## GOAL OF THE EXERCISE
Only the lines from the one containing "Turn this picture" through the one containing "cloth_t = 1; // [0.8:0.1:1.6]" are to be copied, exactly and with both ends kept.

--- Start THE DATA ---

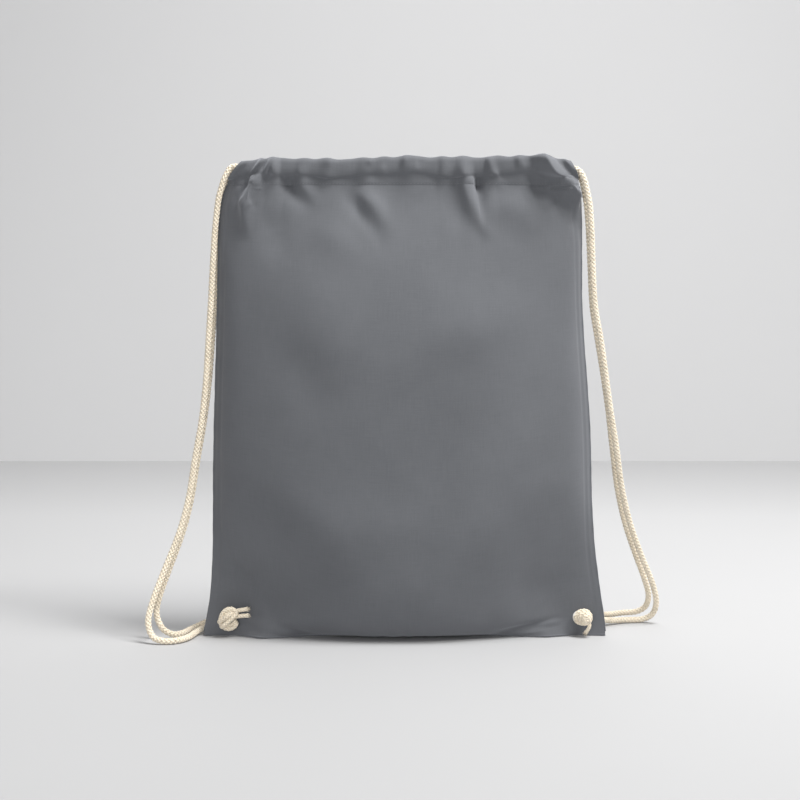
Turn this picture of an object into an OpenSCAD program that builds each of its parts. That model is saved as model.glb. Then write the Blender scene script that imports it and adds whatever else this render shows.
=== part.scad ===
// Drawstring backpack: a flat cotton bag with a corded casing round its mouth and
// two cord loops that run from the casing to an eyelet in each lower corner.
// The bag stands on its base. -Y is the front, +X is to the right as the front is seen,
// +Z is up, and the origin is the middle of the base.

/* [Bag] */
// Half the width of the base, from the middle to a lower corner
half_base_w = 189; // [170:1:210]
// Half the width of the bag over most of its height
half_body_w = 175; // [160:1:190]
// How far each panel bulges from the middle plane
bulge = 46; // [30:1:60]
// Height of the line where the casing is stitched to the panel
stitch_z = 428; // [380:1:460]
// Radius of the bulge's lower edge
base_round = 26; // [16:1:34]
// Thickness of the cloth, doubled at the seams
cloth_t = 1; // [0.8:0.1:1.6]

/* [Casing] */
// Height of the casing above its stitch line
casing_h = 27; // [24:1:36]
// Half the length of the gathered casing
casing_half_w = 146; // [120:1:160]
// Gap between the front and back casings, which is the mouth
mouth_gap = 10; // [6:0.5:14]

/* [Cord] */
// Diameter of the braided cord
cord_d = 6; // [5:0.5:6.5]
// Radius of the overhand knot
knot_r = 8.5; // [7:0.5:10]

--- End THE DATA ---
--- Start THE DATA ---

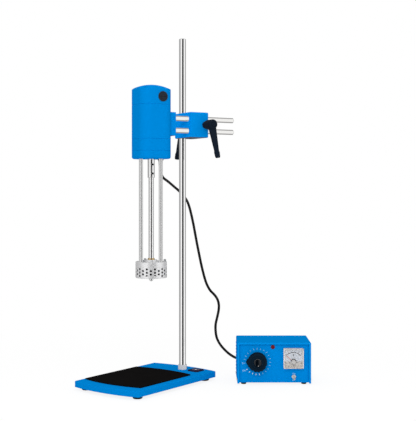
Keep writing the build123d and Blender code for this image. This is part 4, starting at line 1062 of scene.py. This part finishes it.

--- End THE DATA ---

## THE RESULT
Turn this picture of an object into an OpenSCAD program that builds each of its parts. That model is saved as model.glb. Then write the Blender scene script that imports it and adds whatever else this render shows.
=== part.scad ===
// Drawstring backpack: a flat cotton bag with a corded casing round its mouth and
// two cord loops that run from the casing to an eyelet in each lower corner.
// The bag stands on its base. -Y is the front, +X is to the right as the front is seen,
// +Z is up, and the origin is the middle of the base.

/* [Bag] */
// Half the width of the base, from the middle to a lower corner
half_base_w = 189; // [170:1:210]
// Half the width of the bag over most of its height
half_body_w = 175; // [160:1:190]
// How far each panel bulges from the middle plane
bulge = 46; // [30:1:60]
// Height of the line where the casing is stitched to the panel
stitch_z = 428; // [380:1:460]
// Radius of the bulge's lower edge
base_round = 26; // [16:1:34]
// Thickness of the cloth, doubled at the seams
cloth_t = 1; // [0.8:0.1:1.6]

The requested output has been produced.